EL INCENDIO

Por Javier Porta Fouz. Volví a ver Mad Max: Furia en el camino. Es una película fundamental. Es excelente, aún a pesar de Tom Hardy y su segmento final, en el que no sabe devolverle la mirada a Charlize Theron y de los flashbacks que aquejan a su personaje y al relato, que son como chispazos de mal cine en el mejor cine posible (quizás la propia película esté diciendo cómo usa a Max: como apoyo para que Furiosa acierte todos los tiros). Mad Max siglo XXI es cine prodigioso, algo pocas veces desarrollado, un film de un visionario, de un director en extremo singular. Y es una película en la que hay muchas muertes, explosiones, golpes, caídas, heridas, tiros, arrebatos, persecuciones. Es una road movie con rutas apenas delimitadas, una road movie circular, con un sólo lugar para detenerse. Es una película violenta, dirán algunos. Sí, incluye violencia y brutalidades diversas, y muchas muertes. Yo diría que es más bien salvaje y festiva, con apetito e imaginación por y para la destrucción. La violencia pasa a una velocidad endemoniada, y de alguna manera permanece el movimiento, filmado con una capacidad encomiable. Mucho más violenta me resulta una película argentina cuyo conteo de muertes es infinitamente menor al de Mad Max: Furia en el camino.

 

El incendio de Juan Schnitman es una de las películas argentinas más encendidas de violencia en mucho tiempo. Una de esas de violencia persistente, impregnada, rociada. Una película sobre el malestar. Relatos salvajes jugaba con eficacia al remate, a la sorpresa, a la cita de grandes directores, al crescendo de rabia hasta la explosión. Pero era una película catártica, con resolución, o más bien resoluciones. Una película con cierres más claros, en la que que la distancia de las estrellas, de la apoyatura en los géneros, de un relato más claro y reconocible la hacían menos enferma, más apta para ser mentada con nula originalidad periodística en cada cobertura de hechos criminales diversos, en cada “nota de color” sobre reacciones airadas de algún “vecino”. El incendio -estrenada en Berlín en Panorama y luego en competencia internacional en el Bafici- es una película más pegajosa, más inextirpable, más enferma. Es una de las mejores películas argentinas estrenadas en lo que va de este año, una demostración de concentración. ¿Es una de esas para lo que mucha gente imagina como el círculo de críticos y cinéfilos snobs? En absoluto, es una película que no exige contraseñas de iniciados, una película que hace de la frontalidad virtud.

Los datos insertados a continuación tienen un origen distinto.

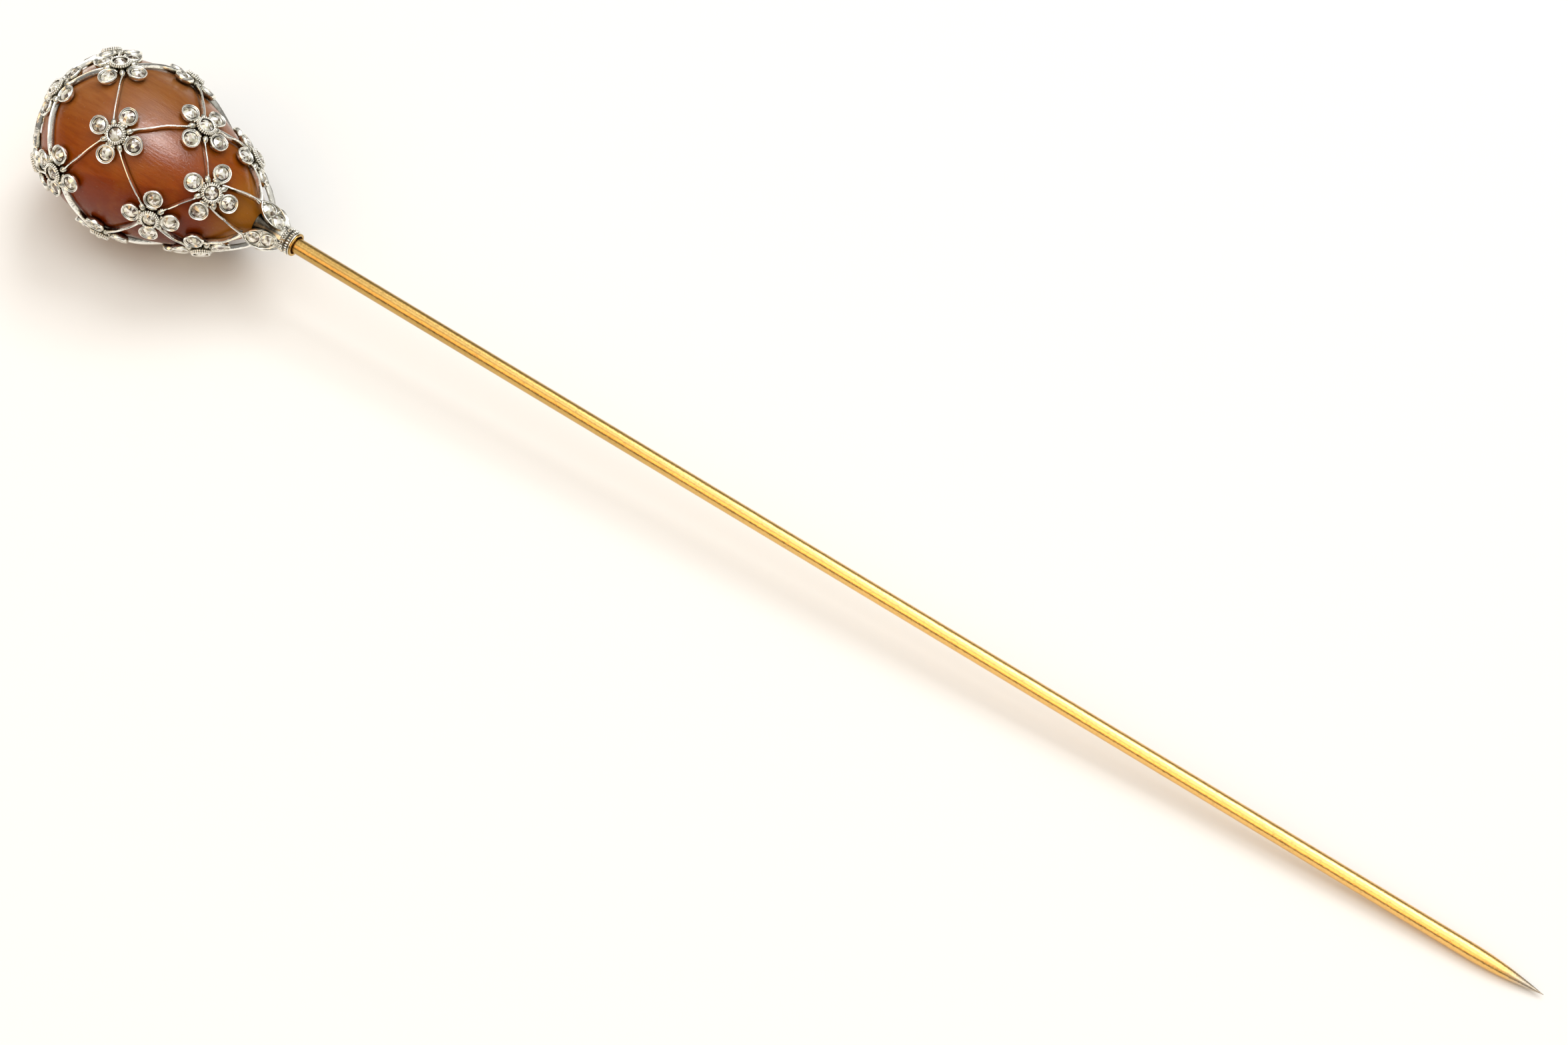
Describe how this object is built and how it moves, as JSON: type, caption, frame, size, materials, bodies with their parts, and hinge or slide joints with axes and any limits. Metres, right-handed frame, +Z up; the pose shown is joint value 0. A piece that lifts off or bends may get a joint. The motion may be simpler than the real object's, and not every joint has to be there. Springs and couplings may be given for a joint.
{
  "type": "hat pin",
  "caption": "Hat pin with a pear-shaped agate head in a cage of diamond flowers joined by knife-edge wires, on a plain gold stem.",
  "frame": {"origin": "on the surface that the pin lies on, under the middle of its bounding box", "axes": "+Z up, +X from the head towards the point; the stem slopes down towards the point as it does when the pin lies at rest"},
  "size_m": [0.1709, 0.0184, 0.0184],
  "materials": {
    "agate": "polished",
    "gold": "polished",
    "silver": "polished",
    "diamond": "rose cut"
  },
  "bodies": {
    "root": {"carnelian_drop": "agate", "pin_stem": "gold", "ferrule": "gold", "collar": "silver", "stone_cup": "silver", "leaf_setting_1": "silver", "leaf_setting_2": "silver", "leaf_setting_3": "silver", "leaf_setting_4": "silver", "leaf_diamonds": "diamond", "flower_a1": "silver", "flower_a2": "silver", "flower_a3": "silver", "flower_a4": "silver", "flower_b1": "silver", "flower_b2": "silver", "flower_b3": "silver", "flower_b4": "silver", "flower_c1": "silver", "flower_c2": "silver", "flower_c3": "silver", "flower_c4": "silver", "flower_d1": "silver", "flower_d2": "silver", "flower_d3": "silver", "flower_d4": "silver", "flower_e1": "silver", "flower_e2": "silver", "flower_e3": "silver", "flower_e4": "silver", "crown_flower": "silver", "diamonds_a": "diamond", "diamonds_b": "diamond", "diamonds_c": "diamond", "diamonds_d": "diamond", "diamonds_e": "diamond", "crown_diamonds": "diamond", "wires_leaf_a": "silver", "wires_a_b": "silver", "wires_b_c": "silver", "wires_c_d": "silver", "wires_d_e": "silver", "wires_crown": "silver"}
  },
  "joints": []
}
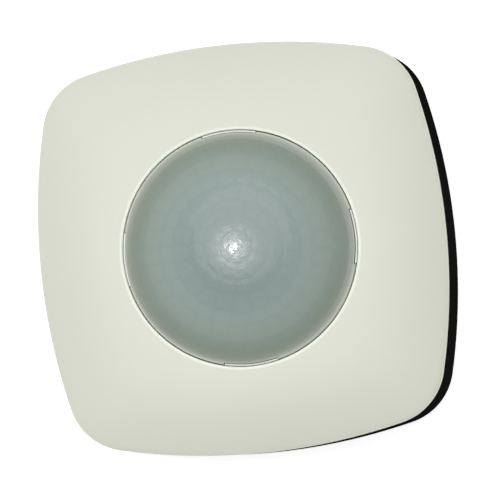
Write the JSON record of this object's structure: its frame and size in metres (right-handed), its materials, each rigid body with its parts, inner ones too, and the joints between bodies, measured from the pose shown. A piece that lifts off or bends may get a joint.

Esto fue lo que escribí sobre El incendio para el catálogo del Bafici: Una pareja joven está por mudarse del departamento que alquila al que tiene planificado comprar en esa jornada que comienza. Todo está empaquetado: el ambiente es inhóspito. Ya no hay un hogar en ese lugar y el nuevo todavía no está disponible. Hay que comprar un departamento, hay que mover una gran suma de billetes en efectivo -una práctica del absurdo económico de la Argentina que hemos naturalizado, como tantas otras aberraciones-. Algo no se organiza del todo bien. Nervios, problemas, tensión: los golpes físicos, las heridas emocionales, objetos que se destruyen, todo está en riesgo, todo puede colapsar. En unas horas, lo que parecía el inicio de un futuro compartido torna en una pesadilla en la que el adentro y el afuera interactúan de forma lacerante. La primera película en solitario de Juan Schnitman es un sorprendente thriller sobre el amor y el odio de extraordinaria tensión y confección precisa, que desde su mirada micro devuelve lógicas sociales en tal estado terminal que ni siquiera se reconocen como tales.

Volví a ver El incendio, y sigo sosteniendo lo escrito en el párrafo anterior. Y, a diferencia de lo que me pasó al revisar Relatos salvajes, en la que algunos episodios se (me) apagaban, disolvían parcialmente su interés porque estaban demasiado apoyados en remates, las secuencias cohesionadas del incendio volvían a involucrarme, a nublar el horizonte, a provocar ese malestar. La película reproduce su capilaridad, su fenómeno absorbente: se apoya en eventos del malestar social y los impone, los aísla en secuencias pero los integra en un relato de ostensible contundencia, de esos que se centran en una pareja como caja amplificación interna y caja de resonancia externa, que ponen en juego a actores (Pilar Gamboa, Juan Barberini) que entienden que la actuación en el cine es en buena parte cuestión de cómo mirarse, uno de esos relatos de uno, dos, ultraviolento.